Incidentally, there is another, much safer way to mill a round on an indexer: take repeated tangential or longitudinal, if the axis of the indexer is horizontal, cuts, advancing the indexer 5° degrees or so every time and locking(!) it. This is best done, if the blank is just a tad bigger than the final part. So cut the blank to size first on a table saw or by hand. The final pass on the mill, to really smooth it, then can be done by turning the chuck. I use this procedure to make half-round parts or for rounding-off corners. This procedure is also safe with metals, because you lock the indexer every time you take a cut and your hands are away from the milling cutter.

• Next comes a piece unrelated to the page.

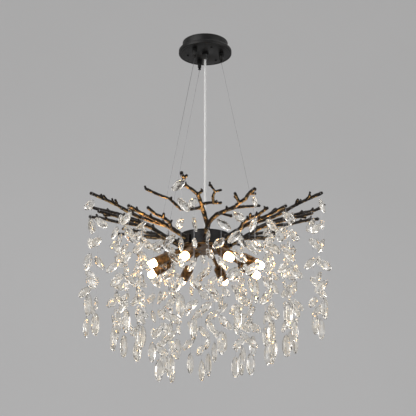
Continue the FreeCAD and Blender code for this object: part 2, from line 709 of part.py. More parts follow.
def build_lamp_socket(lamp):
    """Ceramic socket with a round recess for the bulb's base."""
    back = socket_start()
    recess = BULB_BASE_RADIUS + RUNNING_GAP
    front = back + SOCKET_LENGTH
    return lamp.turned([(back, SOCKET_RADIUS), (front, SOCKET_RADIUS), (front, recess),
                        (back + SOCKET_FLOOR, recess)])


def build_bulb(lamp):
    """Capsule bulb: a narrow base pushed into the socket and a domed glass."""
    base = socket_start() + SOCKET_FLOOR + SEAT_GAP
    glass = base + SOCKET_LENGTH - SOCKET_FLOOR + SEAT_GAP
    end = glass + BULB_GLASS_LENGTH
    return lamp.turned([(base, BULB_BASE_RADIUS), (glass, BULB_BASE_RADIUS), (glass + 2, BULB_RADIUS),
                        (end - BULB_DOME, BULB_RADIUS), (end, BULB_RADIUS * 0.5)])


# ---- Crystal strands ----
SMALL_OUTLINE = ((0, 0.5), (0.5, 0.02), (0, -0.5), (-0.5, 0.02))
DROP_OUTLINE = ((0, 0.5), (0.28, 0.3), (0.5, -0.02), (0.34, -0.34),
                (0, -0.5), (-0.34, -0.34), (-0.5, -0.02), (-0.28, 0.3))


@dataclass
class Crystal:
    """A flat leaf of cut glass: its outline's shares of the width and the length, and its hole's place."""

    outline: tuple
    length: float
    width: float
    thickness: float
    hole: float = 0.0

    def corners(self):
        """Corners of the outline in its own plane, seen from its hole."""
        return [(across * self.width, (along - self.hole) * self.length) for across, along in self.outline]

    def half_height(self, tilt):
        """Distance from the hole to the rim, straight up through the tilted leaf."""
        across, along = -math.sin(math.radians(tilt)), math.cos(math.radians(tilt))
        corners = self.corners()
        for (x1, y1), (x2, y2) in zip(corners, corners[1:] + corners[:1]):
            spread = across * (y2 - y1) - along * (x2 - x1)
            if abs(spread) < 1e-9:
                continue
            distance = (x1 * (y2 - y1) - y1 * (x2 - x1)) / spread
            share = (x1 * along - y1 * across) / spread
            if distance > 0 and 0 <= share <= 1:
                return distance
        raise ValueError("the outline isn't closed round its middle")

    def build(self, place, tilt, facing):
        """Faceted solid with a ridge point on each face, its hole at a place."""
        rim = [Vector(x, 0, y) for x, y in self.corners()]
        middle = -self.hole * self.length
        polygons = []
        for peak in (Vector(0, self.thickness / 2, middle), Vector(0, -self.thickness / 2, middle)):
            for first, second in zip(rim, rim[1:] + rim[:1]):
                polygons.append([first, second, peak])
        solid = closed_solid(polygons)
        solid.rotate(Vector(0, 0, 0), Vector(0, 1, 0), tilt)
        solid.rotate(Vector(0, 0, 0), UP, facing)
        solid.translate(place)
        return solid


SMALL_CRYSTAL = Crystal(SMALL_OUTLINE, CRYSTAL_LENGTH, CRYSTAL_WIDTH, CRYSTAL_THICKNESS, CRYSTAL_HOLE)
DROP_CRYSTAL = Crystal(DROP_OUTLINE, DROP_LENGTH, DROP_WIDTH, DROP_THICKNESS)


def strand_bottom(hook, index):
    """Height of a strand's lowest point, from its distance to the axis."""
    radius = math.hypot(hook.x, hook.y)
    uneven = BOTTOM_SCATTER * math.sin(index * math.radians(FACING_TURN) * 3)
    return -LOWEST_DROP + BOTTOM_SLOPE * (radius - LOWEST_AT_RADIUS) + uneven


def build_strand(hook, index):
    """One strand: lengths of thin wire, leaves threaded on it near their upper ends and a drop below."""
    drop_top = strand_bottom(hook, index) + DROP_LENGTH
    room = hook.z - drop_top
    count = max(1, round(room / CRYSTAL_PITCH))
    pitch = room / count
    solids = []
    above = hook.z
    for step in range(count):
        tilt = CRYSTAL_TILT if (step + index) % 2 else -CRYSTAL_TILT
        hole = Vector(hook.x, hook.y, hook.z - pitch * (step + FIRST_CRYSTAL))
        solids.append(SMALL_CRYSTAL.build(hole, tilt, FACING_TURN * index + FACING_STEP * step))
        upper = hole.z + SMALL_CRYSTAL.half_height(tilt) + SEAT_GAP
        lower = hole.z - SMALL_CRYSTAL.half_height(tilt + 180) - SEAT_GAP
        solids.append(rod(Vector(hook.x, hook.y, upper), Vector(hook.x, hook.y, above),
                          STRAND_WIRE_RADIUS, STRAND_WIRE_SIDES))
        above = lower
    middle = Vector(hook.x, hook.y, drop_top - DROP_LENGTH / 2)
    solids.append(DROP_CRYSTAL.build(middle, 0, FACING_TURN * index))
    solids.append(rod(Vector(hook.x, hook.y, drop_top + SEAT_GAP), Vector(hook.x, hook.y, above),
                      STRAND_WIRE_RADIUS, STRAND_WIRE_SIDES))
    return solids


def hook_below(casting, name, reach):
    """Upper end of a strand, just under a limb."""
    return on_limb(casting, name, reach, 0) + DOWN * HOOK_GAP


def strand_groups():
    """Name and hooks of each group of strands that sways together about one line."""
    groups = []
    for casting in CASTINGS:
        groups.append((f"main_strands_{casting.number}",
                       [hook_below(casting, "main_limb", reach) for reach in casting.main_hooks]))
        groups.append((f"side_strands_{casting.number}",
                       [hook_below(casting, "side_limb", reach) for reach in casting.side_hooks]))
    for index in range(CASTING_COUNT // 2):
        pair = CASTINGS[2 * index:2 * index + 2]
        groups.append((f"inner_strands_{index + 1}",
                       [hook_below(casting, casting.pattern[0].name, INNER_HOOK_REACH) for casting in pair]))
    return groups


def main():
    """Build every node and write it to the parts folder."""
    os.makedirs("parts", exist_ok=True)
    export("ceiling_bracket", [build_ceiling_bracket()])
    export("canopy_base", [build_canopy_base()])
    export("canopy_plate", [build_canopy_plate()])
    export("canopy_screws", build_canopy_screws())
    export("grip_barrels", build_grip_barrels())
    for number, place in enumerate(grip_places(), 1):
        export(f"grip_plunger_{number}", [build_grip_plunger(place)])
    export("canopy_gland", [build_canopy_gland()])
    export("terminal_block", [build_terminal_block()])
    feet = [anchor_foot(CASTINGS[number - 1]) for number in ANCHOR_CASTING_NUMBERS]
    export("wire_anchors", [build_wire_anchor(foot) for foot in feet])
    export("suspension_wires", [build_suspension_wire(grip, foot) for grip, foot in zip(grip_places(), feet)])
    export("power_cord", [build_power_cord()])
    export("hub_drum", [build_hub_drum()])
    export("hub_top_plate", [build_hub_plate(HUB_TOP - HUB_PLATE, GLAND_THREAD_RADIUS)])
    export("hub_bottom_plate", [build_hub_plate(HUB_BOTTOM, 0)])
    export("hub_posts", build_hub_posts())
    export("hub_screws", build_hub_screws())
    export("hub_gland", [build_hub_gland()])
    export("branch_bolts", [build_branch_bolt(casting) for casting in CASTINGS])
    for casting in CASTINGS:
        export(f"branch_{casting.number}", [build_branch(casting)])
    lamps = [Lamp(number + 1) for number in range(LAMP_COUNT)]
    export("lamp_arms", [build_lamp_arm(lamp) for lamp in lamps])
    export("lamp_cups", [build_lamp_cup(lamp) for lamp in lamps])
    export("lamp_sockets", [build_lamp_socket(lamp) for lamp in lamps])
    for lamp in lamps:
        export(f"bulb_{lamp.number}", [build_bulb(lamp)])
    index = 0
    for name, hooks in strand_groups():
        solids = []
        for hook in hooks:
            solids += build_strand(hook, index)
            index += 1
        export(name, solids)
        ends = " ".join(f"{value:.3f}" for hook in (hooks[0], hooks[-1]) for value in hook)
        print(f"sway line of {name}: {ends}")


main()
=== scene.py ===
"""Looks of a branch chandelier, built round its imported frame.

Places are metres in the frame of the part: the origin is the middle of the ceiling face, +Z points up
and everything hangs below it. The sizes of pieces and their profiles are millimetres, unless a comment
says otherwise. Turned pieces are modelled upright at the origin and then put in place.
"""
import json
import logging
import math
from contextlib import contextmanager
from dataclasses import dataclass
from enum import Enum
from typing import Iterator, Optional, Sequence, Union

import bpy
from mathutils import Matrix, Vector


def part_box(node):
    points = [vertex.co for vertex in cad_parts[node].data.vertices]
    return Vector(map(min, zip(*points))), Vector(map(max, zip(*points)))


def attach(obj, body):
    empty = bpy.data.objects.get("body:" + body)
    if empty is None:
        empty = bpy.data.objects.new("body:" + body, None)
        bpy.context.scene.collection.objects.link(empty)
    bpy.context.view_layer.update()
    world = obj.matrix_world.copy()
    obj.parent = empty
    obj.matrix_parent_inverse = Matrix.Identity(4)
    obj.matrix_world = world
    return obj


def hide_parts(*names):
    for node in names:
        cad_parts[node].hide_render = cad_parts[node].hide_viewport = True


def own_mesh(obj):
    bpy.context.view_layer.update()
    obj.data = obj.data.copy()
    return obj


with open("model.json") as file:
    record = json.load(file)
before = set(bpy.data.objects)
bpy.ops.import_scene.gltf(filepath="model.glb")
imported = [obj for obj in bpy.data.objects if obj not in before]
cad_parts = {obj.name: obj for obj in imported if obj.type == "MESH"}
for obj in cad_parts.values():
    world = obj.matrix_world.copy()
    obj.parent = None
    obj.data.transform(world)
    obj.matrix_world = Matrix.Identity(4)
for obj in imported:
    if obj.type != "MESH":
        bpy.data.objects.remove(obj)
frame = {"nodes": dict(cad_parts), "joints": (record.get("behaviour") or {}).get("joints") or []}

LOG = logging.getLogger("chandelier")
MM = 0.001
SMOOTH_ANGLE = 35.0     # degrees; steeper edges stay sharp in the shading
BEVEL_ANGLE = 32.0      # degrees; steeper edges are rounded
CORD_HOLE = 5.3         # radius of the holes that the cord's glands sit in
MIX_SHARE, MIX_FIRST, MIX_SECOND = 0, 6, 7      # a Mix node's inputs when it blends colours
MIX_RESULT = 2

Colour = tuple[float, float, float]
Triple = tuple[float, float, float]
Profile = Sequence[tuple[float, float]]
Piece = bpy.types.Object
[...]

On safety: always wear safety glasses - more important than on a lathe, because the chips fly around much farther and often into the direction of the operator. On a lathe the chips tend to be projected downwards towards the operator, who usually looks down onto the work.

Not sure, I understand correctly what the problem is - picture would be helpful, but it sounds, as if the workpiece has not been clamped down properly. In general, lathe or mill, if the workpiece can flex or otherwise move, you will not get satisfactory results or it may even result in desaster.

Two additional comments on the above: - rotate the rotary table always against the rotational direction of the mill ! These rotary tables are not actually meant for round-milling, but for indexing. If you rotate the table the other way around, the mill can grap the workpiece and wrench it from your hand. For this reason it is also advisable to let the locking knob slightly bind, so that there is a bit of frictional resistance. That helps to steady the movement. And: do not try to do this kind of operation with metal ! Real rotary table built for round-milling have a self-locking worm-drive. - I would make the first cut a bit wider (on the outside) and narrower (on the inside) and go for second, finishing pass.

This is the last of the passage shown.